Mais tenter de taxer les sociétés autoroutières pour compenser la suspension de l'écotaxe risque d'être compliqué. En cause : la solidité des contrats de concession signés par ces groupes. "Les sociétés autoroutières ont bénéficié (...) de contrats extrêmement avantageux (...), extrêmement bien faits, ils prévoient que s'il y a une augmentation de fiscalité (...) il doit y avoir une compensation", a rappelé jeudi de Washington (Etats-Unis) le ministre des Finances, Michel Sapin.
"Et la compensation, c'est l'augmentation du péage.
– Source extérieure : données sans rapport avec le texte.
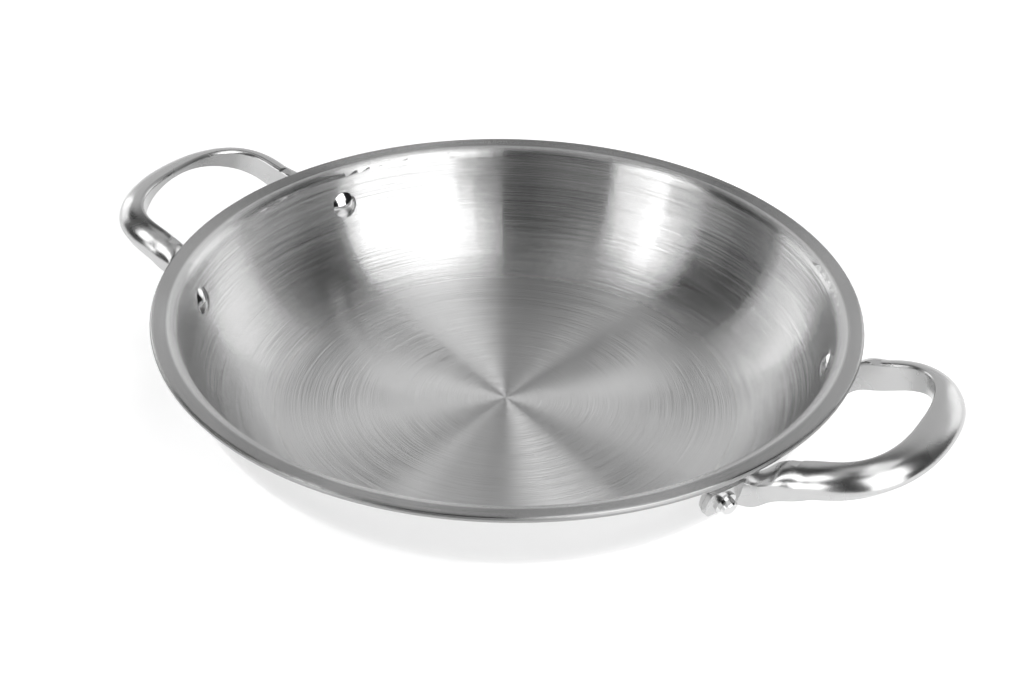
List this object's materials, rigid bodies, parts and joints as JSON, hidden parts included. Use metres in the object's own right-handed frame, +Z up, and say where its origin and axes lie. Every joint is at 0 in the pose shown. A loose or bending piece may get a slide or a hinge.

Est-ce que c'est une bonne solution, y compris pour les camions ? Je n'en suis pas absolument certain", a-t-il dit. "Ou si la compensation, c'est de rallonger encore la concession, alors que nous trouvons que cette concession est déjà extrêmement avantageuse, je ne suis pas sûr que ce soit une bonne solution", selon lui. "S'il n'y a plus le revenu de l'écotaxe, il faudra soit diminuer les dépenses [du fonds de financement des infrastructures alimenté par l'écotaxe], soit trouver une recette de substitution", estime-t-il.
Vendredi, Ségolène Royal, invitée de BFMTV, a estimé que l'Etat pourrait tenter de négocier sur la durée des concessions et a demandé aux sociétés concessionnaires d'autoroutes de faire un effort. "Il faut les mettre autour de la table et leur montrer que c'est aussi leur intérêt. C'est compliqué d'obliger. Mais elles ont ces contrats, on peut les négocier", a-t-elle déclaré.